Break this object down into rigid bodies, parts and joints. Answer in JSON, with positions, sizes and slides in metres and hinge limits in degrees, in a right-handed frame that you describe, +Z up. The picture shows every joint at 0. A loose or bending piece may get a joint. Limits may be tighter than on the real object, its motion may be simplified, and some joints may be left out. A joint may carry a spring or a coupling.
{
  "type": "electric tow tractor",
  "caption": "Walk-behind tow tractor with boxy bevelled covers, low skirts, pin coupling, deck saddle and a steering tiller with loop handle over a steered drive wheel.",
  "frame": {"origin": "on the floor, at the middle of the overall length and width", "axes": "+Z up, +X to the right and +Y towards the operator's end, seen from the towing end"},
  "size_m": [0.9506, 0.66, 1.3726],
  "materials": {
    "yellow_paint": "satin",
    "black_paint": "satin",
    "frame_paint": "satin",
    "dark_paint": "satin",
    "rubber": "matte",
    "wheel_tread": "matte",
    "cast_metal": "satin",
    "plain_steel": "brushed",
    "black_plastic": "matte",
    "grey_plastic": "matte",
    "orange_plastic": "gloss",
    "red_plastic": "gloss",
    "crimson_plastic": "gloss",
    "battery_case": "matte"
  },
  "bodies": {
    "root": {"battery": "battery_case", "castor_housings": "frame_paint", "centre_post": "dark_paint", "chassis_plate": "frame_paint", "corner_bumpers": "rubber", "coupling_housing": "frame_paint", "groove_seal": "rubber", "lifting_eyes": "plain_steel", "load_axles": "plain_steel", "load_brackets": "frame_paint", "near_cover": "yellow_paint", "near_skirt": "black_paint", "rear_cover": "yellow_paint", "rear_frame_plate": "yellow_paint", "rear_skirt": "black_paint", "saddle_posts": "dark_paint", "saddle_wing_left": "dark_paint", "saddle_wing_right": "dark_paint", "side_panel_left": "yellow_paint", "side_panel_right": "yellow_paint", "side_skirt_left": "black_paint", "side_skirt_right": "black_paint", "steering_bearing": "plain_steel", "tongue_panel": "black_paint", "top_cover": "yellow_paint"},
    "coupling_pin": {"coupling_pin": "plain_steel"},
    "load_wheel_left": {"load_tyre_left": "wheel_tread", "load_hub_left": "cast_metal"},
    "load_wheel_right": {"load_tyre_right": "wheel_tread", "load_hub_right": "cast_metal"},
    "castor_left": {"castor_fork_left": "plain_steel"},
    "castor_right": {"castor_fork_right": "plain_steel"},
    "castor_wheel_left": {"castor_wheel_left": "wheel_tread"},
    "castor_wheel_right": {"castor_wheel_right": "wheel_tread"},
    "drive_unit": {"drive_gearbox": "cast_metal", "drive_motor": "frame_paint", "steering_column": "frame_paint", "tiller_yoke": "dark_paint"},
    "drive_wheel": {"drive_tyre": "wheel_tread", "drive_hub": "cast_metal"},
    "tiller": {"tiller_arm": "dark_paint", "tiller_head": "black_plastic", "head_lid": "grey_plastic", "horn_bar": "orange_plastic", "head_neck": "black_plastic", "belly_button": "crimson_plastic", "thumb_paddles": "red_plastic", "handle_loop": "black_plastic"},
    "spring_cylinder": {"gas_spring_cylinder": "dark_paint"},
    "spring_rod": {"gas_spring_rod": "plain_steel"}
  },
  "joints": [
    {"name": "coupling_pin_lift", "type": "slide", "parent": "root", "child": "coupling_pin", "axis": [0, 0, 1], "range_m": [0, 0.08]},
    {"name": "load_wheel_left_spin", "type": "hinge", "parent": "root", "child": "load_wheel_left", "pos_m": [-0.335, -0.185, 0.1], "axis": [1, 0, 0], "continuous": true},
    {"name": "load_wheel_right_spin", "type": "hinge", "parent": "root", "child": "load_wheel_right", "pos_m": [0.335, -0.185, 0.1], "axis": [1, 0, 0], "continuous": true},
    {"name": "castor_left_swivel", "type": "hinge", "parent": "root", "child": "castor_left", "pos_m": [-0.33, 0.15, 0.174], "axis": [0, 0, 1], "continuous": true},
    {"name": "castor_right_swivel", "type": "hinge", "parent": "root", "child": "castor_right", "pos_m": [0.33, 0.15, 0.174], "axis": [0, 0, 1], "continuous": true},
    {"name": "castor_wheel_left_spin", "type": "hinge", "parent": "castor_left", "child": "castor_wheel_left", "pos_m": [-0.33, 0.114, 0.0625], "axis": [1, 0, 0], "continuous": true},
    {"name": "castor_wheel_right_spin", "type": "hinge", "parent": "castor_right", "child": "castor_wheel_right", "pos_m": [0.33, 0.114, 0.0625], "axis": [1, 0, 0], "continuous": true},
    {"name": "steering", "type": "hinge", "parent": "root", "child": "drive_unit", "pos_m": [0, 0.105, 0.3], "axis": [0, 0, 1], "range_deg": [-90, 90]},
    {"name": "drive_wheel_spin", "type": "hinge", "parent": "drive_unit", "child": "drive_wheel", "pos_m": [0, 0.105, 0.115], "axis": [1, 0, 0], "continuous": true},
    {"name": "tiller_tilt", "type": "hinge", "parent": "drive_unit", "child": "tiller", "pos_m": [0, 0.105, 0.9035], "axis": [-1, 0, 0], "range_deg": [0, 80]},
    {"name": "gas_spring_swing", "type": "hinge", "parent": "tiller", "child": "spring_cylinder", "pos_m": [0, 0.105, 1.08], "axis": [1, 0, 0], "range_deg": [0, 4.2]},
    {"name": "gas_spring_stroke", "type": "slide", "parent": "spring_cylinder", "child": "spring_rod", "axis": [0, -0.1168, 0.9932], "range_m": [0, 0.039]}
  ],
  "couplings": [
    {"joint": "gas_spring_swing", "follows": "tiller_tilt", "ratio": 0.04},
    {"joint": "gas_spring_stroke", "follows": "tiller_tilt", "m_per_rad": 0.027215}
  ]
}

■ ■ ■ ■

Request: Give back each line above precisely as it stands.

Response:
Break this object down into rigid bodies, parts and joints. Answer in JSON, with positions, sizes and slides in metres and hinge limits in degrees, in a right-handed frame that you describe, +Z up. The picture shows every joint at 0. A loose or bending piece may get a joint. Limits may be tighter than on the real object, its motion may be simplified, and some joints may be left out. A joint may carry a spring or a coupling.
{
  "type": "electric tow tractor",
  "caption": "Walk-behind tow tractor with boxy bevelled covers, low skirts, pin coupling, deck saddle and a steering tiller with loop handle over a steered drive wheel.",
  "frame": {"origin": "on the floor, at the middle of the overall length and width", "axes": "+Z up, +X to the right and +Y towards the operator's end, seen from the towing end"},
  "size_m": [0.9506, 0.66, 1.3726],
  "materials": {
    "yellow_paint": "satin",
    "black_paint": "satin",
    "frame_paint": "satin",
    "dark_paint": "satin",
    "rubber": "matte",
    "wheel_tread": "matte",
    "cast_metal": "satin",
    "plain_steel": "brushed",
    "black_plastic": "matte",
    "grey_plastic": "matte",
    "orange_plastic": "gloss",
    "red_plastic": "gloss",
    "crimson_plastic": "gloss",
    "battery_case": "matte"
  },
  "bodies": {
    "root": {"battery": "battery_case", "castor_housings": "frame_paint", "centre_post": "dark_paint", "chassis_plate": "frame_paint", "corner_bumpers": "rubber", "coupling_housing": "frame_paint", "groove_seal": "rubber", "lifting_eyes": "plain_steel", "load_axles": "plain_steel", "load_brackets": "frame_paint", "near_cover": "yellow_paint", "near_skirt": "black_paint", "rear_cover": "yellow_paint", "rear_frame_plate": "yellow_paint", "rear_skirt": "black_paint", "saddle_posts": "dark_paint", "saddle_wing_left": "dark_paint", "saddle_wing_right": "dark_paint", "side_panel_left": "yellow_paint", "side_panel_right": "yellow_paint", "side_skirt_left": "black_paint", "side_skirt_right": "black_paint", "steering_bearing": "plain_steel", "tongue_panel": "black_paint", "top_cover": "yellow_paint"},
    "coupling_pin": {"coupling_pin": "plain_steel"},
    "load_wheel_left": {"load_tyre_left": "wheel_tread", "load_hub_left": "cast_metal"},
    "load_wheel_right": {"load_tyre_right": "wheel_tread", "load_hub_right": "cast_metal"},
    "castor_left": {"castor_fork_left": "plain_steel"},
    "castor_right": {"castor_fork_right": "plain_steel"},
    "castor_wheel_left": {"castor_wheel_left": "wheel_tread"},
    "castor_wheel_right": {"castor_wheel_right": "wheel_tread"},
    "drive_unit": {"drive_gearbox": "cast_metal", "drive_motor": "frame_paint", "steering_column": "frame_paint", "tiller_yoke": "dark_paint"},
    "drive_wheel": {"drive_tyre": "wheel_tread", "drive_hub": "cast_metal"},
    "tiller": {"tiller_arm": "dark_paint", "tiller_head": "black_plastic", "head_lid": "grey_plastic", "horn_bar": "orange_plastic", "head_neck": "black_plastic", "belly_button": "crimson_plastic", "thumb_paddles": "red_plastic", "handle_loop": "black_plastic"},
    "spring_cylinder": {"gas_spring_cylinder": "dark_paint"},
    "spring_rod": {"gas_spring_rod": "plain_steel"}
  },
  "joints": [
    {"name": "coupling_pin_lift", "type": "slide", "parent": "root", "child": "coupling_pin", "axis": [0, 0, 1], "range_m": [0, 0.08]},
    {"name": "load_wheel_left_spin", "type": "hinge", "parent": "root", "child": "load_wheel_left", "pos_m": [-0.335, -0.185, 0.1], "axis": [1, 0, 0], "continuous": true},
    {"name": "load_wheel_right_spin", "type": "hinge", "parent": "root", "child": "load_wheel_right", "pos_m": [0.335, -0.185, 0.1], "axis": [1, 0, 0], "continuous": true},
    {"name": "castor_left_swivel", "type": "hinge", "parent": "root", "child": "castor_left", "pos_m": [-0.33, 0.15, 0.174], "axis": [0, 0, 1], "continuous": true},
    {"name": "castor_right_swivel", "type": "hinge", "parent": "root", "child": "castor_right", "pos_m": [0.33, 0.15, 0.174], "axis": [0, 0, 1], "continuous": true},
    {"name": "castor_wheel_left_spin", "type": "hinge", "parent": "castor_left", "child": "castor_wheel_left", "pos_m": [-0.33, 0.114, 0.0625], "axis": [1, 0, 0], "continuous": true},
    {"name": "castor_wheel_right_spin", "type": "hinge", "parent": "castor_right", "child": "castor_wheel_right", "pos_m": [0.33, 0.114, 0.0625], "axis": [1, 0, 0], "continuous": true},
    {"name": "steering", "type": "hinge", "parent": "root", "child": "drive_unit", "pos_m": [0, 0.105, 0.3], "axis": [0, 0, 1], "range_deg": [-90, 90]},
    {"name": "drive_wheel_spin", "type": "hinge", "parent": "drive_unit", "child": "drive_wheel", "pos_m": [0, 0.105, 0.115], "axis": [1, 0, 0], "continuous": true},
    {"name": "tiller_tilt", "type": "hinge", "parent": "drive_unit", "child": "tiller", "pos_m": [0, 0.105, 0.9035], "axis": [-1, 0, 0], "range_deg": [0, 80]},
    {"name": "gas_spring_swing", "type": "hinge", "parent": "tiller", "child": "spring_cylinder", "pos_m": [0, 0.105, 1.08], "axis": [1, 0, 0], "range_deg": [0, 4.2]},
    {"name": "gas_spring_stroke", "type": "slide", "parent": "spring_cylinder", "child": "spring_rod", "axis": [0, -0.1168, 0.9932], "range_m": [0, 0.039]}
  ],
  "couplings": [
    {"joint": "gas_spring_swing", "follows": "tiller_tilt", "ratio": 0.04},
    {"joint": "gas_spring_stroke", "follows": "tiller_tilt", "m_per_rad": 0.027215}
  ]
}